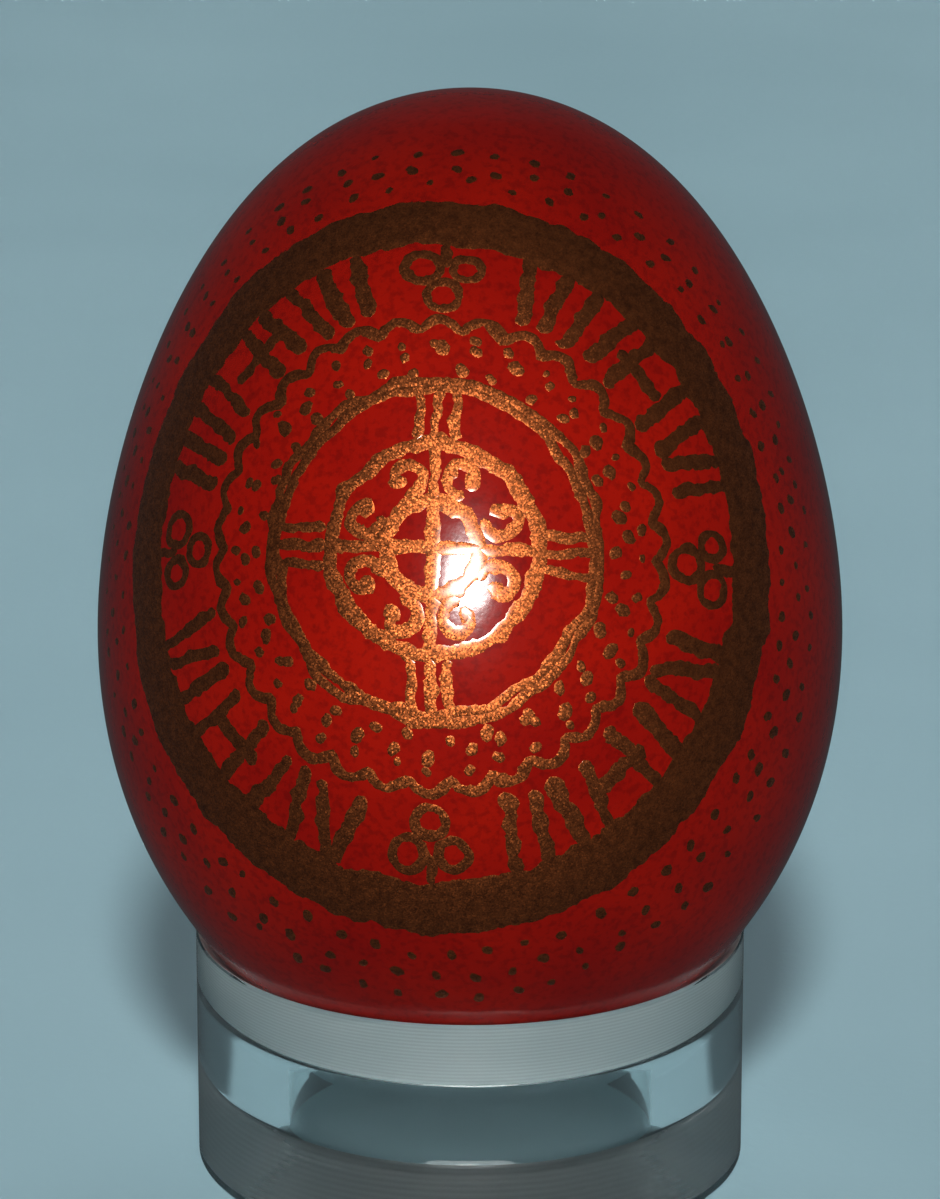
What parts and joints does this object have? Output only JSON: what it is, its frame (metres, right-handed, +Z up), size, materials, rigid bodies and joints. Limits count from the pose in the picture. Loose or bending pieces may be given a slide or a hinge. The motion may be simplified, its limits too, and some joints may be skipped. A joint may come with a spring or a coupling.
{
  "type": "decorated egg",
  "caption": "Blown and dyed hen's egg with raised metallic medallions, standing blunt end down in a clear turned ring that it lifts out of.",
  "frame": {"origin": "centre of the display ring's foot, on the surface that it stands on", "axes": "+Z up along the ring's and the egg's common axis; -Y is the front, which the nearer medallion faces; +X is to the viewer's right"},
  "size_m": [0.0424, 0.0426, 0.063],
  "materials": {
    "dyed_shell": "gloss varnish over red dye",
    "gold_paint": "flaky metallic paint, slightly raised",
    "membrane": "dry, matte",
    "wax": "satin",
    "clear_ring": "polished walls, finely turned bevels"
  },
  "bodies": {
    "stand": {"stand_ring": "clear_ring"},
    "egg": {"eggshell": "dyed_shell", "shell_membrane": "membrane", "blow_hole_plug": "wax", "front_border_band": "gold_paint", "front_comb_strokes": "gold_paint", "front_corner_crosses": "gold_paint", "front_loop_trefoils": "gold_paint", "front_scallop_line": "gold_paint", "front_middle_ring": "gold_paint", "front_bridges": "gold_paint", "front_inner_ring": "gold_paint", "front_scrolls": "gold_paint", "front_hub_wheel": "gold_paint", "back_border_band": "gold_paint", "back_comb_strokes": "gold_paint", "back_corner_crosses": "gold_paint", "back_loop_trefoils": "gold_paint", "back_scallop_line": "gold_paint", "back_middle_ring": "gold_paint", "back_bridges": "gold_paint", "back_inner_ring": "gold_paint", "back_scrolls": "gold_paint", "back_hub_wheel": "gold_paint"}
  },
  "joints": [
    {"name": "egg_lift", "type": "slide", "parent": "stand", "child": "egg", "axis": [0, 0, 1], "range_m": [0, 0.03]}
  ]
}
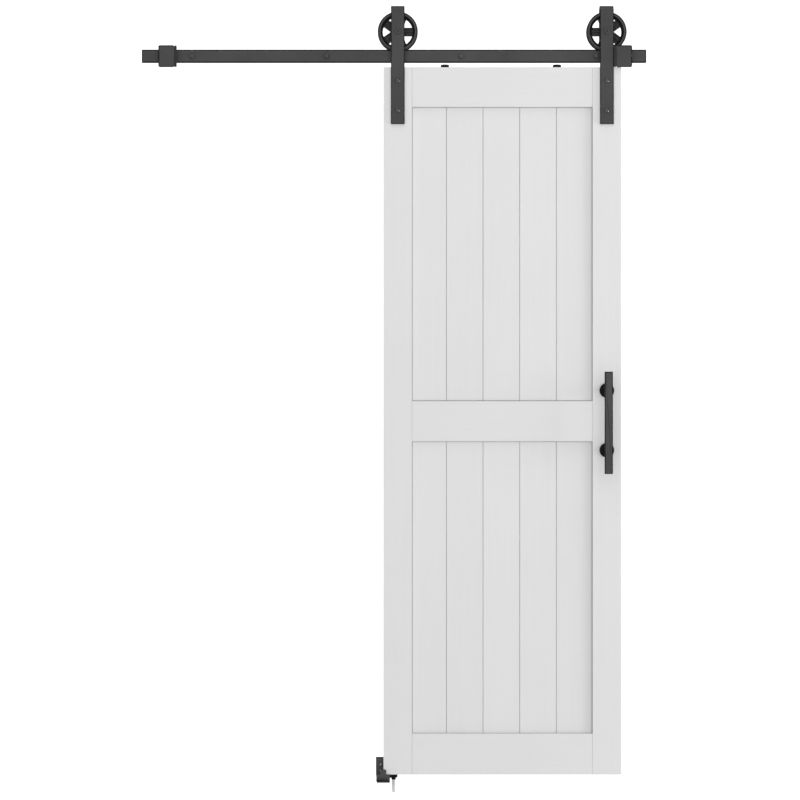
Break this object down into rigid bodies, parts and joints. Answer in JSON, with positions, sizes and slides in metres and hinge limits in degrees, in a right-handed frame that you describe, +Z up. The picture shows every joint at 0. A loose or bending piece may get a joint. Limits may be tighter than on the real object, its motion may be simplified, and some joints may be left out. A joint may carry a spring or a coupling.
{
  "type": "sliding barn door with wall track",
  "caption": "Boarded white sliding door hung on spoked rollers from a flat black wall track, with end stops, a bar pull and a floor guide.",
  "frame": {"origin": "on the wall's face, straight behind the middle of the track, at the height of the track's centre line", "axes": "+X to the right along the track, +Y into the wall, +Z up; the door faces -Y"},
  "size_m": [1.524, 0.1665, 2.377],
  "materials": {
    "black_steel": "matt black powder coat with a fine texture",
    "white_wood": "factory white primer-paint, satin, faint upright grain",
    "bare_beech": "bare turned hardwood",
    "black_rubber": "matt moulded rubber",
    "black_nylon": "moulded, fine grain",
    "grey_plug_plastic": "moulded pale grey",
    "bearing_steel": "ground rings and a dark seal",
    "bright_steel": "bright zinc plate"
  },
  "bodies": {
    "track": {"track_bar": "black_steel", "wall_spacers": "black_steel", "track_screws": "black_steel", "track_washers": "black_steel", "left_stop": "black_steel", "right_stop": "black_steel", "left_stop_bumper": "black_rubber", "right_stop_bumper": "black_rubber", "left_clamp_plate": "black_steel", "right_clamp_plate": "black_steel", "stop_clamp_screws": "black_steel", "guide_bracket": "black_steel", "guide_pad": "black_nylon", "guide_wall_screws": "bright_steel", "guide_floor_screw": "bright_steel", "guide_floor_collar": "black_nylon", "guide_floor_plug": "grey_plug_plastic"},
    "door": {"left_stile": "white_wood", "right_stile": "white_wood", "top_rail": "white_wood", "mid_rail": "white_wood", "bottom_rail": "white_wood", "upper_plank_1": "white_wood", "upper_plank_2": "white_wood", "upper_plank_3": "white_wood", "upper_plank_4": "white_wood", "upper_plank_5": "white_wood", "lower_plank_1": "white_wood", "lower_plank_2": "white_wood", "lower_plank_3": "white_wood", "lower_plank_4": "white_wood", "lower_plank_5": "white_wood", "frame_dowels": "bare_beech", "left_hanger_strap": "black_steel", "right_hanger_strap": "black_steel", "hanger_bolts": "black_steel", "hanger_washers": "black_steel", "hanger_nuts": "black_steel", "left_axle": "black_steel", "right_axle": "black_steel", "axle_nuts": "black_steel", "axle_bushes": "black_steel", "left_jump_disc": "black_nylon", "right_jump_disc": "black_nylon", "jump_disc_screws": "black_steel", "handle_bar": "black_steel", "handle_posts": "black_steel", "handle_rosettes": "black_steel", "handle_bolts": "black_steel", "handle_washers": "black_steel"},
    "left_roller": {"left_wheel": "black_steel", "left_bearing": "bearing_steel"},
    "right_roller": {"right_wheel": "black_steel", "right_bearing": "bearing_steel"}
  },
  "joints": [
    {"name": "door_slide", "type": "slide", "parent": "track", "child": "door", "axis": [1, 0, 0], "range_m": [-0.6456, 0]},
    {"name": "left_roller_spin", "type": "hinge", "parent": "door", "child": "left_roller", "pos_m": [0.0113, -0.038, 0.0733], "axis": [0, 1, 0], "continuous": true},
    {"name": "right_roller_spin", "type": "hinge", "parent": "door", "child": "right_roller", "pos_m": [0.6416, -0.038, 0.0733], "axis": [0, 1, 0], "continuous": true}
  ],
  "couplings": [
    {"joint": "left_roller_spin", "follows": "door_slide", "rad_per_m": 18.868},
    {"joint": "right_roller_spin", "follows": "door_slide", "rad_per_m": 18.868}
  ]
}
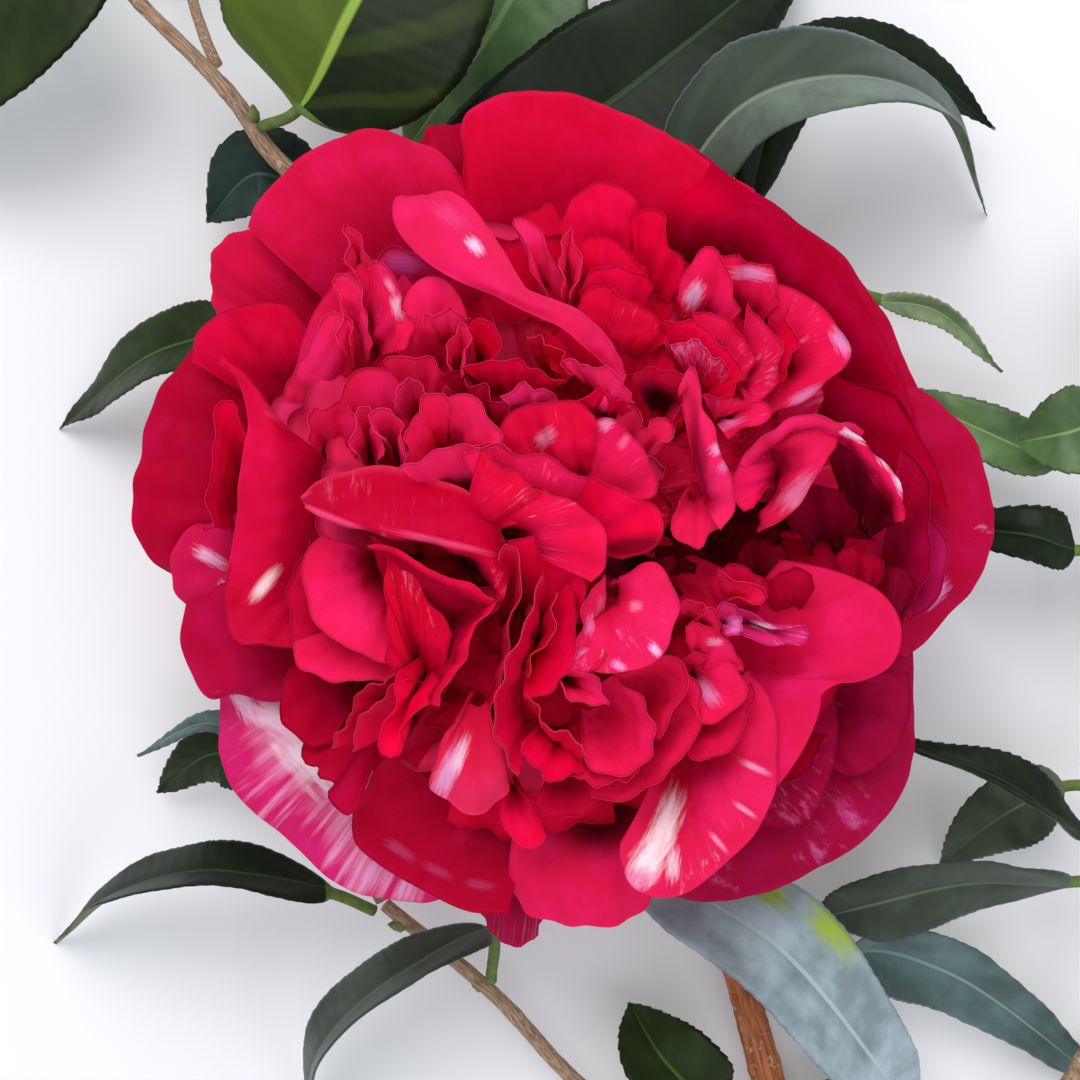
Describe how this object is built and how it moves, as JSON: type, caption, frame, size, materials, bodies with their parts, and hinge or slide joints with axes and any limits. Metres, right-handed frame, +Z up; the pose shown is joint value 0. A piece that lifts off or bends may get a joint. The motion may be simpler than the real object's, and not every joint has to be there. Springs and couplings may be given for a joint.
{
  "type": "cut camellia branch with a double bloom",
  "caption": "Cut flowering branch of a camellia, lying down: a woody stem with twigs, glossy folded leaves and a large ruffled double red bloom facing up.",
  "frame": {"origin": "middle of the underside of the branch's own box, on the surface that it lies on", "axes": "+Z up, the way the bloom faces; +Y along the main stem from its cut end towards its tip; +X to the right of that"},
  "size_m": [0.21, 0.232, 0.0824],
  "materials": {
    "bark": "matt young bark, orange-brown on the main stem and paler on the twigs",
    "leaf": "leathery dark green blade with a waxy gloss and a paler midrib",
    "calyx": "matt green scales with brown rims",
    "petal": "velvety satin petals, crimson to hot pink with white flecks and streaks"
  },
  "bodies": {
    "root": {"bloom": "petal", "flowering_twig": "bark", "lower_left_twig": "bark", "lower_left_twig_end": "bark", "lower_left_twig_end_leaf_1": "leaf", "lower_left_twig_end_leaf_2": "leaf", "lower_left_twig_end_leaf_3": "leaf", "lower_left_twig_leaf_1": "leaf", "lower_left_twig_leaf_2": "leaf", "main_stem": "bark", "main_stem_leaf_1": "leaf", "main_stem_leaf_2": "leaf", "main_stem_leaf_3": "leaf", "main_stem_leaf_4": "leaf", "main_stem_leaf_5": "leaf", "main_stem_leaf_6": "leaf", "main_stem_leaf_7": "leaf", "receptacle": "calyx", "right_twig": "bark", "right_twig_end": "bark", "right_twig_end_leaf_1": "leaf", "right_twig_end_leaf_2": "leaf", "right_twig_end_leaf_3": "leaf", "right_twig_end_leaf_4": "leaf", "right_twig_end_leaf_5": "leaf", "right_twig_end_leaf_6": "leaf", "right_twig_end_leaf_7": "leaf", "right_twig_end_leaf_8": "leaf", "right_twig_leaf_1": "leaf", "upper_left_fork": "bark", "upper_left_fork_leaf_1": "leaf", "upper_left_twig": "bark", "upper_left_twig_leaf_1": "leaf", "upper_left_twig_leaf_2": "leaf", "upper_left_twig_leaf_3": "leaf", "upper_left_twig_leaf_4": "leaf", "upper_left_twig_leaf_5": "leaf", "upper_right_twig": "bark", "upper_right_twig_leaf_1": "leaf", "upper_right_twig_leaf_2": "leaf", "upper_right_twig_leaf_3": "leaf"}
  },
  "joints": []
}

=-=-=-=-=

### Exercise task
Show, from the material above, each line that includes the string "picture".

### Output
What parts and joints does this object have? Output only JSON: what it is, its frame (metres, right-handed, +Z up), size, materials, rigid bodies and joints. Limits count from the pose in the picture. Loose or bending pieces may be given a slide or a hinge. The motion may be simplified, its limits too, and some joints may be skipped. A joint may come with a spring or a coupling.
Break this object down into rigid bodies, parts and joints. Answer in JSON, with positions, sizes and slides in metres and hinge limits in degrees, in a right-handed frame that you describe, +Z up. The picture shows every joint at 0. A loose or bending piece may get a joint. Limits may be tighter than on the real object, its motion may be simplified, and some joints may be left out. A joint may carry a spring or a coupling.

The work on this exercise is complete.